Every line below should be repeated exactly.

Source material:
= = = = = = =
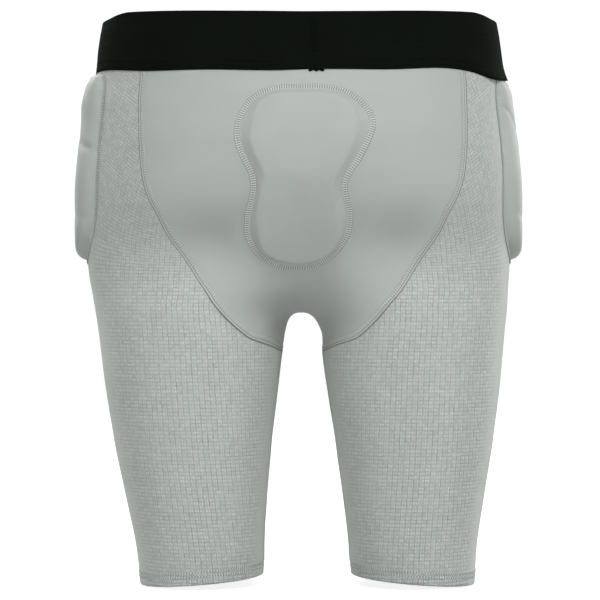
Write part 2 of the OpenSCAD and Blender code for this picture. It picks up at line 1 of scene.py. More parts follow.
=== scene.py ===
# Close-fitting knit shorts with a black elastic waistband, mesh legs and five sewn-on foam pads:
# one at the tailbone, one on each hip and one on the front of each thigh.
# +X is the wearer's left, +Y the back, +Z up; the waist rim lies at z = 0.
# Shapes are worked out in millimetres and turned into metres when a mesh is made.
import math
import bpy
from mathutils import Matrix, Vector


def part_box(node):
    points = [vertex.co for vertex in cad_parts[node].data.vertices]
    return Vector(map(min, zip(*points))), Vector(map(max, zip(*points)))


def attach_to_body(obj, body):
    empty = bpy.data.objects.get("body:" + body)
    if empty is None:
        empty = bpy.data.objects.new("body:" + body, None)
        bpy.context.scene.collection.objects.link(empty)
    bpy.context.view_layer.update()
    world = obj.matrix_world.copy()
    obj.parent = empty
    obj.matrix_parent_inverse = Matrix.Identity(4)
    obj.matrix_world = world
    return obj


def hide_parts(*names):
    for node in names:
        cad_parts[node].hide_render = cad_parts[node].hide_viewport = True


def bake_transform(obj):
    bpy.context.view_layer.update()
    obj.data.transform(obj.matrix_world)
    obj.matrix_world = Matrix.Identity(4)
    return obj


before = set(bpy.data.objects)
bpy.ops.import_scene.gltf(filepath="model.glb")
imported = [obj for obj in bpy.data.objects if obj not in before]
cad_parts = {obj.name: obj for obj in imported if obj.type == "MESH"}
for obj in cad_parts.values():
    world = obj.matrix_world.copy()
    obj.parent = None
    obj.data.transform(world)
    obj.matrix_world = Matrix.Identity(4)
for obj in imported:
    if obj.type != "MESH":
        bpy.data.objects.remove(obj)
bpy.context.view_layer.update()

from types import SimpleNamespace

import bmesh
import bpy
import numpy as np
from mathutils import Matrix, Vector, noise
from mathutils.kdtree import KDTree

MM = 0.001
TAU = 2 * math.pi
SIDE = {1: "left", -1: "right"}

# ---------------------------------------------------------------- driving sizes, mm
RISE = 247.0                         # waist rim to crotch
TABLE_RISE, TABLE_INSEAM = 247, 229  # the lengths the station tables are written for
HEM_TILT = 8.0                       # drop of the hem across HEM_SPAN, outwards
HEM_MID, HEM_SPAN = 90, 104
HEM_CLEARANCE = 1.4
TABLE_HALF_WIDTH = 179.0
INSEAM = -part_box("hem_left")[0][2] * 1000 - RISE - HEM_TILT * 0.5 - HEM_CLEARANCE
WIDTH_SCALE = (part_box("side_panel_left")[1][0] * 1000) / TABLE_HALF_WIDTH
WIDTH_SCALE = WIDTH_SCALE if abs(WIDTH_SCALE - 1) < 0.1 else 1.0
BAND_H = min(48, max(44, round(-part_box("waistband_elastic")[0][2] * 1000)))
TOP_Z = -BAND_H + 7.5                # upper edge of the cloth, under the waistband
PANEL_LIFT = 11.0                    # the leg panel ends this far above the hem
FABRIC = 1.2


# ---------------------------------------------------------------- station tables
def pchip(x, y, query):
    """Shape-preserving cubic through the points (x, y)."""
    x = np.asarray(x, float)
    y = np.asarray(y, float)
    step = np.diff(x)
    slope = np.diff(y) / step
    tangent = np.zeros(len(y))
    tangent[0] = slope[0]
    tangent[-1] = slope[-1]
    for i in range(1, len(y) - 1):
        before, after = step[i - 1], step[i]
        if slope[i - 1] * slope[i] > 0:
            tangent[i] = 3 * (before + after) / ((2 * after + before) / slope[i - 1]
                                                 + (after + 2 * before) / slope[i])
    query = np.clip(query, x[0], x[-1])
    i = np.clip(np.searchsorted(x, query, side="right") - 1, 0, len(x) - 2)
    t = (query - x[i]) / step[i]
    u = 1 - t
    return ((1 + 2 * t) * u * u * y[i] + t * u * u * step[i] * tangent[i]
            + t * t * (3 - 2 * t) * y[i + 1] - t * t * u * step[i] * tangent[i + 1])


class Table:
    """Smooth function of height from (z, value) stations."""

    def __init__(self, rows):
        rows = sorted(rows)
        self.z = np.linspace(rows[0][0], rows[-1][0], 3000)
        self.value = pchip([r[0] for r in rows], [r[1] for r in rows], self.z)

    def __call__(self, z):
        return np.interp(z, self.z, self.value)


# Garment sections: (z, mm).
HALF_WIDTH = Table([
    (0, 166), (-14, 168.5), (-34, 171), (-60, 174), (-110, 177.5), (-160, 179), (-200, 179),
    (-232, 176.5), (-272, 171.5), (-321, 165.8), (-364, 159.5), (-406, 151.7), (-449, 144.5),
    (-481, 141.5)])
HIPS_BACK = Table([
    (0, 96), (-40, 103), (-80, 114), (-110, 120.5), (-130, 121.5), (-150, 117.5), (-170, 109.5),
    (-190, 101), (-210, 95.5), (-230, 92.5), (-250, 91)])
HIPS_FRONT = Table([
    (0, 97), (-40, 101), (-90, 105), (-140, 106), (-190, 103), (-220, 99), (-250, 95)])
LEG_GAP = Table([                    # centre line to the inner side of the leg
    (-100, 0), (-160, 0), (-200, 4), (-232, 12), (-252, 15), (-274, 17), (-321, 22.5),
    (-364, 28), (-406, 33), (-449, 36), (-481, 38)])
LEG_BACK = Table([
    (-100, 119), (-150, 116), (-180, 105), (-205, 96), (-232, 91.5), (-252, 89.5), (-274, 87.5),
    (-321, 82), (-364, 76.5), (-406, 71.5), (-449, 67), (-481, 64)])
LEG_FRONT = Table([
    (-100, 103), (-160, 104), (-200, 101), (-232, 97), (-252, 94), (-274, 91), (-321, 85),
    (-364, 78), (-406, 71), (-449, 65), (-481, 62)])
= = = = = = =
Exercise output:
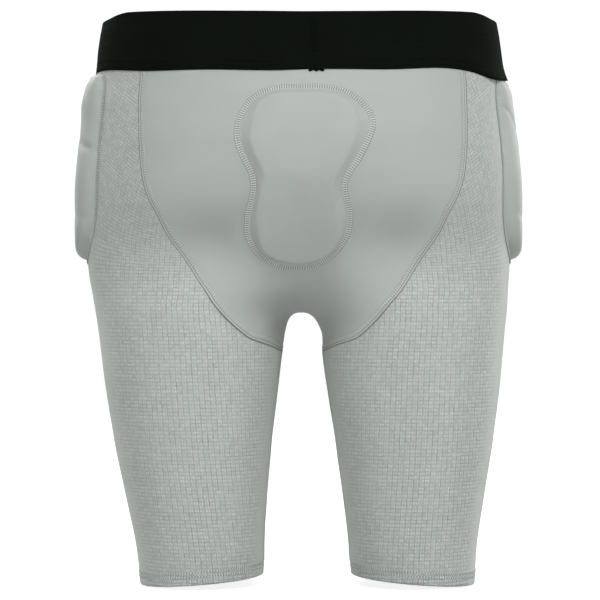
Write part 2 of the OpenSCAD and Blender code for this picture. It picks up at line 1 of scene.py. More parts follow.
=== scene.py ===
# Close-fitting knit shorts with a black elastic waistband, mesh legs and five sewn-on foam pads:
# one at the tailbone, one on each hip and one on the front of each thigh.
# +X is the wearer's left, +Y the back, +Z up; the waist rim lies at z = 0.
# Shapes are worked out in millimetres and turned into metres when a mesh is made.
import math
import bpy
from mathutils import Matrix, Vector


def part_box(node):
    points = [vertex.co for vertex in cad_parts[node].data.vertices]
    return Vector(map(min, zip(*points))), Vector(map(max, zip(*points)))


def attach_to_body(obj, body):
    empty = bpy.data.objects.get("body:" + body)
    if empty is None:
        empty = bpy.data.objects.new("body:" + body, None)
        bpy.context.scene.collection.objects.link(empty)
    bpy.context.view_layer.update()
    world = obj.matrix_world.copy()
    obj.parent = empty
    obj.matrix_parent_inverse = Matrix.Identity(4)
    obj.matrix_world = world
    return obj


def hide_parts(*names):
    for node in names:
        cad_parts[node].hide_render = cad_parts[node].hide_viewport = True


def bake_transform(obj):
    bpy.context.view_layer.update()
    obj.data.transform(obj.matrix_world)
    obj.matrix_world = Matrix.Identity(4)
    return obj


before = set(bpy.data.objects)
bpy.ops.import_scene.gltf(filepath="model.glb")
imported = [obj for obj in bpy.data.objects if obj not in before]
cad_parts = {obj.name: obj for obj in imported if obj.type == "MESH"}
for obj in cad_parts.values():
    world = obj.matrix_world.copy()
    obj.parent = None
    obj.data.transform(world)
    obj.matrix_world = Matrix.Identity(4)
for obj in imported:
    if obj.type != "MESH":
        bpy.data.objects.remove(obj)
bpy.context.view_layer.update()

from types import SimpleNamespace

import bmesh
import bpy
import numpy as np
from mathutils import Matrix, Vector, noise
from mathutils.kdtree import KDTree

MM = 0.001
TAU = 2 * math.pi
SIDE = {1: "left", -1: "right"}

# ---------------------------------------------------------------- driving sizes, mm
RISE = 247.0                         # waist rim to crotch
TABLE_RISE, TABLE_INSEAM = 247, 229  # the lengths the station tables are written for
HEM_TILT = 8.0                       # drop of the hem across HEM_SPAN, outwards
HEM_MID, HEM_SPAN = 90, 104
HEM_CLEARANCE = 1.4
TABLE_HALF_WIDTH = 179.0
INSEAM = -part_box("hem_left")[0][2] * 1000 - RISE - HEM_TILT * 0.5 - HEM_CLEARANCE
WIDTH_SCALE = (part_box("side_panel_left")[1][0] * 1000) / TABLE_HALF_WIDTH
WIDTH_SCALE = WIDTH_SCALE if abs(WIDTH_SCALE - 1) < 0.1 else 1.0
BAND_H = min(48, max(44, round(-part_box("waistband_elastic")[0][2] * 1000)))
TOP_Z = -BAND_H + 7.5                # upper edge of the cloth, under the waistband
PANEL_LIFT = 11.0                    # the leg panel ends this far above the hem
FABRIC = 1.2


# ---------------------------------------------------------------- station tables
def pchip(x, y, query):
    """Shape-preserving cubic through the points (x, y)."""
    x = np.asarray(x, float)
    y = np.asarray(y, float)
    step = np.diff(x)
    slope = np.diff(y) / step
    tangent = np.zeros(len(y))
    tangent[0] = slope[0]
    tangent[-1] = slope[-1]
    for i in range(1, len(y) - 1):
        before, after = step[i - 1], step[i]
        if slope[i - 1] * slope[i] > 0:
            tangent[i] = 3 * (before + after) / ((2 * after + before) / slope[i - 1]
                                                 + (after + 2 * before) / slope[i])
    query = np.clip(query, x[0], x[-1])
    i = np.clip(np.searchsorted(x, query, side="right") - 1, 0, len(x) - 2)
    t = (query - x[i]) / step[i]
    u = 1 - t
    return ((1 + 2 * t) * u * u * y[i] + t * u * u * step[i] * tangent[i]
            + t * t * (3 - 2 * t) * y[i + 1] - t * t * u * step[i] * tangent[i + 1])


class Table:
    """Smooth function of height from (z, value) stations."""

    def __init__(self, rows):
        rows = sorted(rows)
        self.z = np.linspace(rows[0][0], rows[-1][0], 3000)
        self.value = pchip([r[0] for r in rows], [r[1] for r in rows], self.z)

    def __call__(self, z):
        return np.interp(z, self.z, self.value)


# Garment sections: (z, mm).
HALF_WIDTH = Table([
    (0, 166), (-14, 168.5), (-34, 171), (-60, 174), (-110, 177.5), (-160, 179), (-200, 179),
    (-232, 176.5), (-272, 171.5), (-321, 165.8), (-364, 159.5), (-406, 151.7), (-449, 144.5),
    (-481, 141.5)])
HIPS_BACK = Table([
    (0, 96), (-40, 103), (-80, 114), (-110, 120.5), (-130, 121.5), (-150, 117.5), (-170, 109.5),
    (-190, 101), (-210, 95.5), (-230, 92.5), (-250, 91)])
HIPS_FRONT = Table([
    (0, 97), (-40, 101), (-90, 105), (-140, 106), (-190, 103), (-220, 99), (-250, 95)])
LEG_GAP = Table([                    # centre line to the inner side of the leg
    (-100, 0), (-160, 0), (-200, 4), (-232, 12), (-252, 15), (-274, 17), (-321, 22.5),
    (-364, 28), (-406, 33), (-449, 36), (-481, 38)])
LEG_BACK = Table([
    (-100, 119), (-150, 116), (-180, 105), (-205, 96), (-232, 91.5), (-252, 89.5), (-274, 87.5),
    (-321, 82), (-364, 76.5), (-406, 71.5), (-449, 67), (-481, 64)])
LEG_FRONT = Table([
    (-100, 103), (-160, 104), (-200, 101), (-232, 97), (-252, 94), (-274, 91), (-321, 85),
    (-364, 78), (-406, 71), (-449, 65), (-481, 62)])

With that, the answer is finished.